Goal
Every line of the material that follows must be printed again exactly.

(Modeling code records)
================
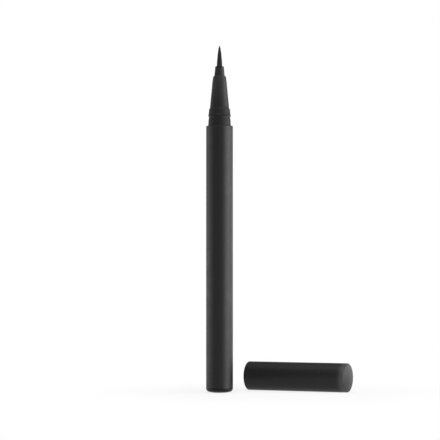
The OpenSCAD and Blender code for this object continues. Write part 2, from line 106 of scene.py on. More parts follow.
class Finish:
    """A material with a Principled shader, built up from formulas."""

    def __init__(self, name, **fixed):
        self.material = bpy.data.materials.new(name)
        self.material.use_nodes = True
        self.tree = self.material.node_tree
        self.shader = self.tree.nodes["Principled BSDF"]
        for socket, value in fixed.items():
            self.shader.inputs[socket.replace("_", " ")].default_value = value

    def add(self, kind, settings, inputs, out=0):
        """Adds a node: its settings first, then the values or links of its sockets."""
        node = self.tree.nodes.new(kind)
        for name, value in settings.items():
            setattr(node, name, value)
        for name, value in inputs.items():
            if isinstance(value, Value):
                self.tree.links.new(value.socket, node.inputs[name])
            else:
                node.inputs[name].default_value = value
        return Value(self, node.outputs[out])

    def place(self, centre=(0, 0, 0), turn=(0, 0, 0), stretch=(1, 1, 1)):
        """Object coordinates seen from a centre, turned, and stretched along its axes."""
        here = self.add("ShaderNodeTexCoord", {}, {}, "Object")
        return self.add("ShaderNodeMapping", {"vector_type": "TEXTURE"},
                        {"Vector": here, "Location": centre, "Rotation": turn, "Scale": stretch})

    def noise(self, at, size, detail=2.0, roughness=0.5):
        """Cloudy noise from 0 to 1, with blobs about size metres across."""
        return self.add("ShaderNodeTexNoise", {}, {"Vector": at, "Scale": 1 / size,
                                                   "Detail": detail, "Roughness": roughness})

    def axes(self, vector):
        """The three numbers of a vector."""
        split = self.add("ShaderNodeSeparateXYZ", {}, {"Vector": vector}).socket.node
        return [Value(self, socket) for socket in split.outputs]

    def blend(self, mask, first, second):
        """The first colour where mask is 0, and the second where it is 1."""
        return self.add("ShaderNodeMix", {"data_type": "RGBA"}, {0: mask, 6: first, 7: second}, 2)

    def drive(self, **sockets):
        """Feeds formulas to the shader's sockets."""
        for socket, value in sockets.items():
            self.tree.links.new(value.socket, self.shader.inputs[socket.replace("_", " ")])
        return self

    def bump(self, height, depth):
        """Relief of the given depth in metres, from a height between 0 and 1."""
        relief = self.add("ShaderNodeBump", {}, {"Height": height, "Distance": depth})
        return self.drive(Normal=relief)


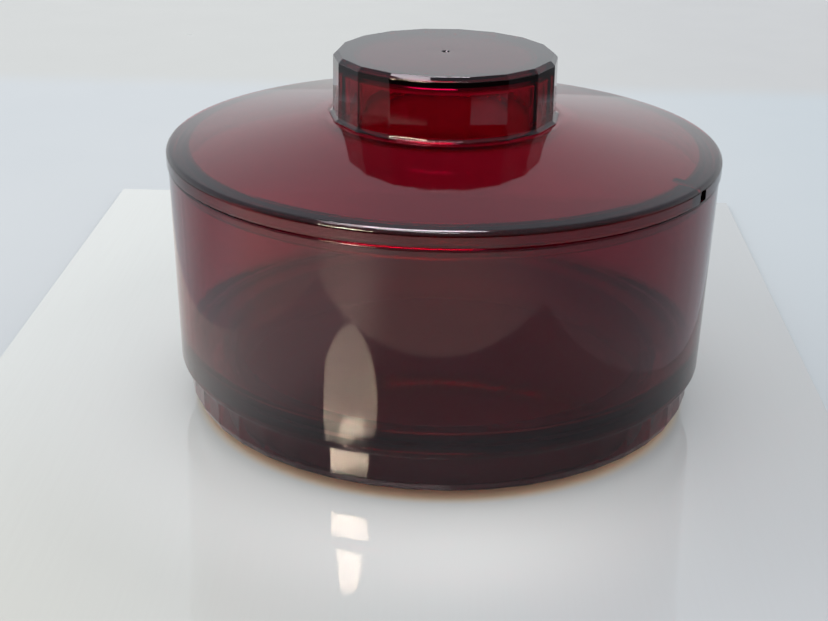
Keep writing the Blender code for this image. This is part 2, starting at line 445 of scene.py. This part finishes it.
================
Finished answer
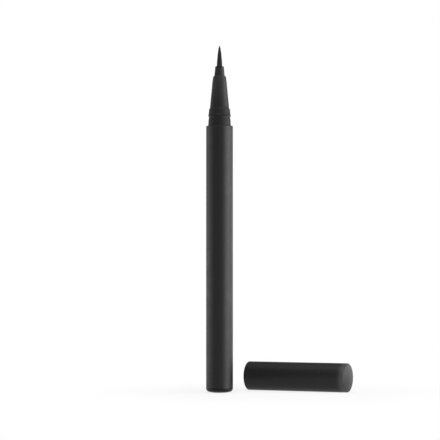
The OpenSCAD and Blender code for this object continues. Write part 2, from line 106 of scene.py on. More parts follow.
class Finish:
    """A material with a Principled shader, built up from formulas."""

    def __init__(self, name, **fixed):
        self.material = bpy.data.materials.new(name)
        self.material.use_nodes = True
        self.tree = self.material.node_tree
        self.shader = self.tree.nodes["Principled BSDF"]
        for socket, value in fixed.items():
            self.shader.inputs[socket.replace("_", " ")].default_value = value

    def add(self, kind, settings, inputs, out=0):
        """Adds a node: its settings first, then the values or links of its sockets."""
        node = self.tree.nodes.new(kind)
        for name, value in settings.items():
            setattr(node, name, value)
        for name, value in inputs.items():
            if isinstance(value, Value):
                self.tree.links.new(value.socket, node.inputs[name])
            else:
                node.inputs[name].default_value = value
        return Value(self, node.outputs[out])

    def place(self, centre=(0, 0, 0), turn=(0, 0, 0), stretch=(1, 1, 1)):
        """Object coordinates seen from a centre, turned, and stretched along its axes."""
        here = self.add("ShaderNodeTexCoord", {}, {}, "Object")
        return self.add("ShaderNodeMapping", {"vector_type": "TEXTURE"},
                        {"Vector": here, "Location": centre, "Rotation": turn, "Scale": stretch})

    def noise(self, at, size, detail=2.0, roughness=0.5):
        """Cloudy noise from 0 to 1, with blobs about size metres across."""
        return self.add("ShaderNodeTexNoise", {}, {"Vector": at, "Scale": 1 / size,
                                                   "Detail": detail, "Roughness": roughness})

    def axes(self, vector):
        """The three numbers of a vector."""
        split = self.add("ShaderNodeSeparateXYZ", {}, {"Vector": vector}).socket.node
        return [Value(self, socket) for socket in split.outputs]

    def blend(self, mask, first, second):
        """The first colour where mask is 0, and the second where it is 1."""
        return self.add("ShaderNodeMix", {"data_type": "RGBA"}, {0: mask, 6: first, 7: second}, 2)

    def drive(self, **sockets):
        """Feeds formulas to the shader's sockets."""
        for socket, value in sockets.items():
            self.tree.links.new(value.socket, self.shader.inputs[socket.replace("_", " ")])
        return self

    def bump(self, height, depth):
        """Relief of the given depth in metres, from a height between 0 and 1."""
        relief = self.add("ShaderNodeBump", {}, {"Height": height, "Distance": depth})
        return self.drive(Normal=relief)


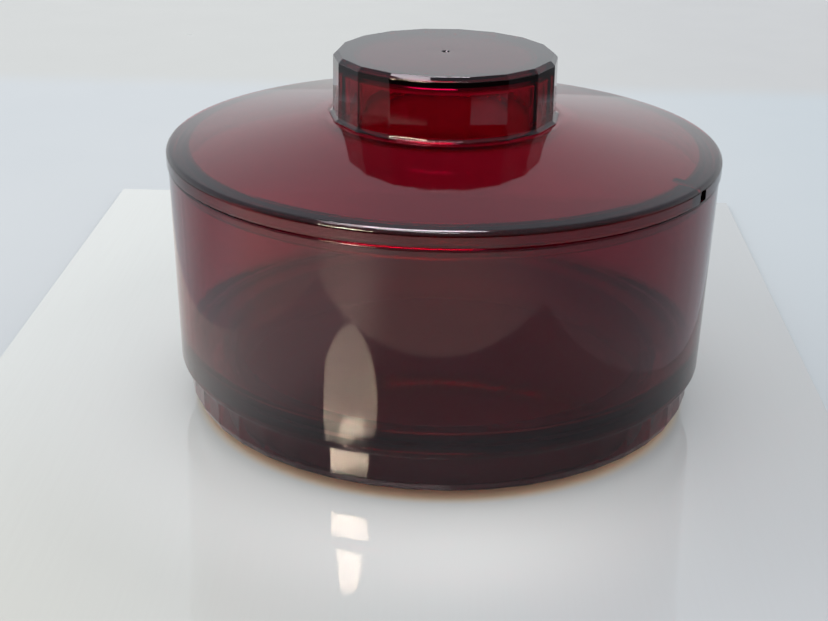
Keep writing the Blender code for this image. This is part 2, starting at line 445 of scene.py. This part finishes it.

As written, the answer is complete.